╔══

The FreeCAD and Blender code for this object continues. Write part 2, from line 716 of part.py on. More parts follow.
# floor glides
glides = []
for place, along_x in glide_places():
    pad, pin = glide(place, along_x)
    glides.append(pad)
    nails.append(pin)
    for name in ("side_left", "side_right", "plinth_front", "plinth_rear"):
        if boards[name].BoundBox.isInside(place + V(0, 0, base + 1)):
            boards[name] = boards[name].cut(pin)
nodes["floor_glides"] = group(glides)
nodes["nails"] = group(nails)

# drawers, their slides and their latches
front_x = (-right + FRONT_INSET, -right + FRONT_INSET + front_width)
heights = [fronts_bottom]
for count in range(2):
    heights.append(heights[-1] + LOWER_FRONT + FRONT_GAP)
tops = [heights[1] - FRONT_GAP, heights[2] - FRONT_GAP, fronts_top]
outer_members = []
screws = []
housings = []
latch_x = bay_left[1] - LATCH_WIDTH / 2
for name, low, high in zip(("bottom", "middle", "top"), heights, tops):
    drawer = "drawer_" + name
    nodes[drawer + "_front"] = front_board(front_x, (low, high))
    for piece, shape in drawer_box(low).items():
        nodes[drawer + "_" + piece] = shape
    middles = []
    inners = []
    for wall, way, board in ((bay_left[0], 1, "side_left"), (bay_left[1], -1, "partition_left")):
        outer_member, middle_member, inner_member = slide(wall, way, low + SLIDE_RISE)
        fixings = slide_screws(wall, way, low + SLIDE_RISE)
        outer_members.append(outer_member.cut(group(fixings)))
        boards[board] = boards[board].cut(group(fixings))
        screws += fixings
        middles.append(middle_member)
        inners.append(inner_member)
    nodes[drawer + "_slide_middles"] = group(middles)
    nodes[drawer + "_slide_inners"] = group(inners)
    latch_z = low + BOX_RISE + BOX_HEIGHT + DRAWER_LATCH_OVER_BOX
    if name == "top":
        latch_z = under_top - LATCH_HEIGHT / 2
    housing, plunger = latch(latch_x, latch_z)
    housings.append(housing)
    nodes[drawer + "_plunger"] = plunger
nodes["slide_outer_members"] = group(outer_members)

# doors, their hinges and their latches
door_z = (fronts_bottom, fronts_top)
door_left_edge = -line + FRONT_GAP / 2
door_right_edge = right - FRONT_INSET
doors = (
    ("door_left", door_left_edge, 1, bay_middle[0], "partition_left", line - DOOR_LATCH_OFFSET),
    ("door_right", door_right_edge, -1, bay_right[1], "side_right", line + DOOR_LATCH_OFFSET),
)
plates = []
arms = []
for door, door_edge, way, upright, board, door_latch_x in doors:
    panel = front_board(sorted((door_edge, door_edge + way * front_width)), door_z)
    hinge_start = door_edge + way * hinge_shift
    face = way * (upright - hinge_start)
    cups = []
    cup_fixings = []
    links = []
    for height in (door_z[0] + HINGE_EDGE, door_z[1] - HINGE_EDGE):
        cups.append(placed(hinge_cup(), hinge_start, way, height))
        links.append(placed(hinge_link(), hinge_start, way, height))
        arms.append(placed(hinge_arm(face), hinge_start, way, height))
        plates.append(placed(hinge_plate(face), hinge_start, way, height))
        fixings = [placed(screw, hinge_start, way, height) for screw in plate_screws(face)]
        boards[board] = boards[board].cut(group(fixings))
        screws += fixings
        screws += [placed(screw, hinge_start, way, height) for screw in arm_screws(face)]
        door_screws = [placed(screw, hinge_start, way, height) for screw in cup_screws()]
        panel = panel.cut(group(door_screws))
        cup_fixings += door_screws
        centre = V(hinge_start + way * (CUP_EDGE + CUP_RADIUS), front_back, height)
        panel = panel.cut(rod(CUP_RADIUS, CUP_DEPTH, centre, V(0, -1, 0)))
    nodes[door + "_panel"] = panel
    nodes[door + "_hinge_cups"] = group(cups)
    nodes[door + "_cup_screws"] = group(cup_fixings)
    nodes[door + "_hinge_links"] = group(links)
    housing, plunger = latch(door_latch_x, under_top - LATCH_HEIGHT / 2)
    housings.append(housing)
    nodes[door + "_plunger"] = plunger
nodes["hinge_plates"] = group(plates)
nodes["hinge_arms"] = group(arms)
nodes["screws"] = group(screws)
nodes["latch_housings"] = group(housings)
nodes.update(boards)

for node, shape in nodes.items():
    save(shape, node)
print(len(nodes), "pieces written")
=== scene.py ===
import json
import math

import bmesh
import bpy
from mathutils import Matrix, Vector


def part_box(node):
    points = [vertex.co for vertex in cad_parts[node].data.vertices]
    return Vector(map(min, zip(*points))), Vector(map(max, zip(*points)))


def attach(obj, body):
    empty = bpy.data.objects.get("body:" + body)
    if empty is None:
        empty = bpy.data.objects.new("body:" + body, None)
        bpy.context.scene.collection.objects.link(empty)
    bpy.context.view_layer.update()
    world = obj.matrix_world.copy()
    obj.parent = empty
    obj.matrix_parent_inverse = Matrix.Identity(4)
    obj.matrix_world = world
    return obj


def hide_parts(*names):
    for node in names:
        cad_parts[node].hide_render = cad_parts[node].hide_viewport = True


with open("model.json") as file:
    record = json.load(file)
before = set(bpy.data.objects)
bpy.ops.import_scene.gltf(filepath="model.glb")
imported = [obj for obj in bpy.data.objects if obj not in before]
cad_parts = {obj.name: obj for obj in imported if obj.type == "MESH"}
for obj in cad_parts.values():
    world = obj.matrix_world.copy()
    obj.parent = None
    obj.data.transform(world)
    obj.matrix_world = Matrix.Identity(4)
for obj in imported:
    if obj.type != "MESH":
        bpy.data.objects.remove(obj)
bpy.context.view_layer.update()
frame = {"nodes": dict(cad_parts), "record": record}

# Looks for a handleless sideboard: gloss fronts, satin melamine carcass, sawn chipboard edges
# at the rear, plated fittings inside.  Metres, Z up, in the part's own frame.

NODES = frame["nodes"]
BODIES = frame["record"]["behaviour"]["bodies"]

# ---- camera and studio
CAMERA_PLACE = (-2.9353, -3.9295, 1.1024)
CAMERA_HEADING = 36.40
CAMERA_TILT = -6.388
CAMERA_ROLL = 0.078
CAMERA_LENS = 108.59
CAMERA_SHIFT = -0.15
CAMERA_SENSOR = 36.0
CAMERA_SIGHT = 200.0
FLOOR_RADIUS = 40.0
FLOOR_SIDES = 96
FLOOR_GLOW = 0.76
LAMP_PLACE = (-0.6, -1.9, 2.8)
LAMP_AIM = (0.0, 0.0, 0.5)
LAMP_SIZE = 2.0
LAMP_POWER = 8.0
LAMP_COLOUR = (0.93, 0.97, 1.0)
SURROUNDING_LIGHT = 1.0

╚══

Stated exercise -> The lines to transcribe begin at the line with "centre = V(hinge_start" and end at the line with "bpy.context.scene.collection.objects.link(empty)"; copy them exactly, both ends included.

Result below ->
        centre = V(hinge_start + way * (CUP_EDGE + CUP_RADIUS), front_back, height)
        panel = panel.cut(rod(CUP_RADIUS, CUP_DEPTH, centre, V(0, -1, 0)))
    nodes[door + "_panel"] = panel
    nodes[door + "_hinge_cups"] = group(cups)
    nodes[door + "_cup_screws"] = group(cup_fixings)
    nodes[door + "_hinge_links"] = group(links)
    housing, plunger = latch(door_latch_x, under_top - LATCH_HEIGHT / 2)
    housings.append(housing)
    nodes[door + "_plunger"] = plunger
nodes["hinge_plates"] = group(plates)
nodes["hinge_arms"] = group(arms)
nodes["screws"] = group(screws)
nodes["latch_housings"] = group(housings)
nodes.update(boards)

for node, shape in nodes.items():
    save(shape, node)
print(len(nodes), "pieces written")
=== scene.py ===
import json
import math

import bmesh
import bpy
from mathutils import Matrix, Vector


def part_box(node):
    points = [vertex.co for vertex in cad_parts[node].data.vertices]
    return Vector(map(min, zip(*points))), Vector(map(max, zip(*points)))


def attach(obj, body):
    empty = bpy.data.objects.get("body:" + body)
    if empty is None:
        empty = bpy.data.objects.new("body:" + body, None)
        bpy.context.scene.collection.objects.link(empty)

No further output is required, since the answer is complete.